You have the ‘right to roam’ on registered common land - you may use town or village greens for ‘lawful sports and pastimes’, eg playing football or walking your dog.

Common land

Common land is owned by someone, but other people can use it in specific ways. The ‘right to roam’ on common land means you can use it for activities like:

  • walking
  • sightseeing
  • bird watching
  • picnicking
  • climbing
  • running

You can’t:

  • camp on common land without the owner’s permission
  • light a fire or have a barbecue
  • hold a festival or other event without permission

Common land is a type of access land.

Town and village greens

You can use town and village greens for sports and recreation. Some also have ‘rights of common’ over them - like grazing livestock. The right to roam doesn’t apply to town and village greens.

Many greens are owned and maintained by local parish or community councils. Some are privately owned.

Common land and village greens near you

Find out where your local common land or village green is by contacting your local council. It keeps the ‘Register of Common Land and Village Greens’ for your area.

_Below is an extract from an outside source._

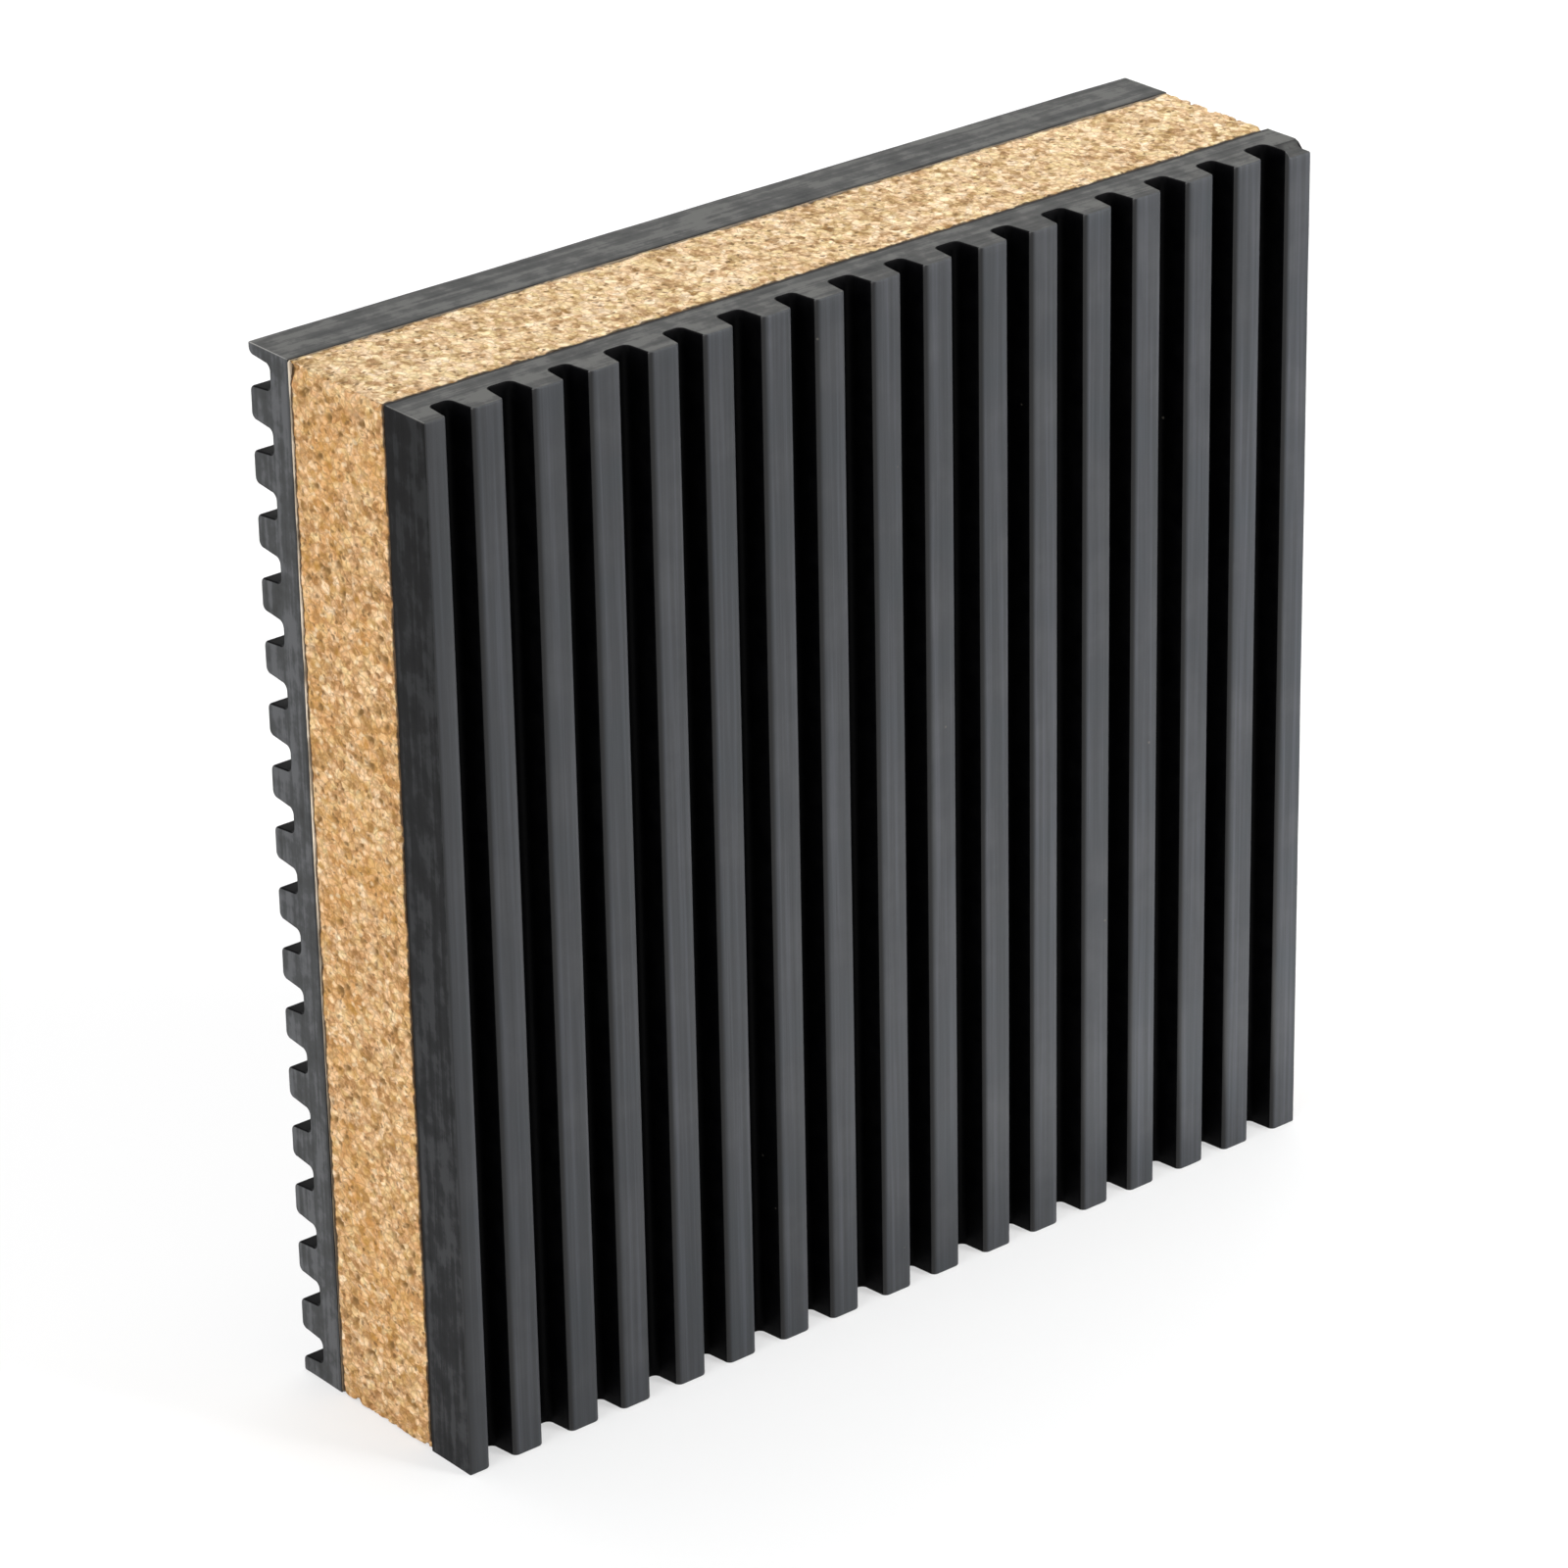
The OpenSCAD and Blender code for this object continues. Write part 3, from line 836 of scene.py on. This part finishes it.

Each entry in the register contains information like:

  • a description of the land
  • who has rights to use it, and what those rights are
  • who owns it, or who owned it when it was first registered

Have your say on changes to common land

Planned changes to common land will be advertised in local newspapers and put on signs around the land. If you want to comment on the application, write to:

Common Land Casework
The Planning Inspectorate
Rm 3/25B Hawk Wing
Temple Quay House
The Planning Inspectorate
2 The Square

If you own common land

The management of common land must take into account the interests of both the owner and the ‘commoners’ (people who have rights over the land but don’t own it). This can be done:

  • by the landowner
  • informally, by landowners and those with rights on the land working together, eg to keep the land maintained and not over- or under-grazed
  • formally, by setting up a statutory commons council - the stakeholders sit on the council and make decisions by voting; the decisions of the council are legally binding

Cross compliance and common land

As a landowner, if you claim agricultural payments under the Single Payment Scheme, you must comply with cross compliance rules across all of your agricultural land - not just the land that you claim payments for.

The responsibility for cross compliance with common land is shared with the other stakeholders. If the other stakeholders are actively using the land, setting up a commons council can help with meeting cross compliance rules.